Market sentiment is the overall attitude of market players or investors towards the price action of a market. This is a psychology that comes from trading activity and market price movements. In general, there are two popular terms that often describe market sentiment, bullish (positive & optimistic) and bearish (negative & pessimistic).
Knowing and understanding market sentiment has a number of advantages for investors. Successfully recognizing and evaluating market sentiment before investing allows investors to evaluate assets based on their fundamental benefits. Understanding market sentiment also allows us to identify the stages of the market sentiment cycle that we are entering.
In the case of crypto, we can see the market sentiment on Bitcoin. In 2017, as Bitcoin price rose from $2000 to $19,000 USD, Bitcoin received a lot of public attention from the media.
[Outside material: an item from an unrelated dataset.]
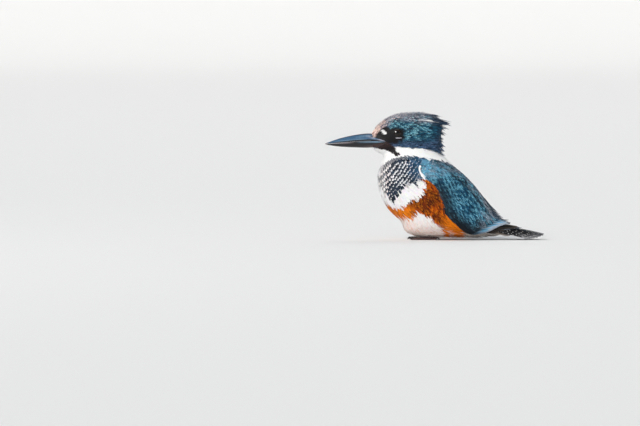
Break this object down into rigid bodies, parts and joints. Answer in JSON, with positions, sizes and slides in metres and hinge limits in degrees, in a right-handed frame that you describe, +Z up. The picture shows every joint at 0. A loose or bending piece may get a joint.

At that time, the market sentiment were so positive and many people rushed to buy when Bitcoin is at its peak.
When Bitcoins ended up being sold a lot, it caused losses for investors who were late buying Bitcoin (buying at a high price). Investors who have grasped market sentiment tend to be more cautious when they see the market is crowded. They will re-analyze and avoid making investment decisions because they could potentially suffer losses.
Sentiment drives demand and supply, which in turn leads to price movements. Market sentiment is bullish when prices are rising, while bearish when prices are falling. Usually, traders or investors combine market sentiment indicators with trading frameworks or other forms of analysis to refine market entry and exit signals. The key to getting the most for investors is to gauge the mood in the market properly and act faster when knowing forecasts.
There are two theories that can be studied to understand market sentiment:
Kahneman & Tversky put forward this theory to show various forms of investor “irrationality” based on psychology. In investing, there is a lot of evidence or cases showing that investors often do not refer to fundamental rules. Instead, they often depend on their own investment decisions or those of other investors.
The habit of investors who often use personal perceptions finally creates a lot of bias. Kahneman & Tversky call them cognitive and emotional biases. The characteristics of cognitive and emotional biases are as follows; too confident in the ability to predict, using the rule of thumb in investment allocation, having difficulty adjusting their views to new information, excessive reliance on past performance. These things give rise to biased investment decisions.
When the market is up, investors will flock to it, expecting more unrealistic returns to allocate their portfolios into that market. When the price drops drastically, they will be pessimistic but still maintain their portfolio to avoid capitalization losses. This is what makes this kind of behavior tied to market sentiment and allows for irrational enthusiasm.
From the article above we can see that before jumping into a market, apart from understanding the fundamental rules, understanding market sentiment also brings benefits. Being aware of the impact of market sentiment can help us to see market trends before making an investment decision.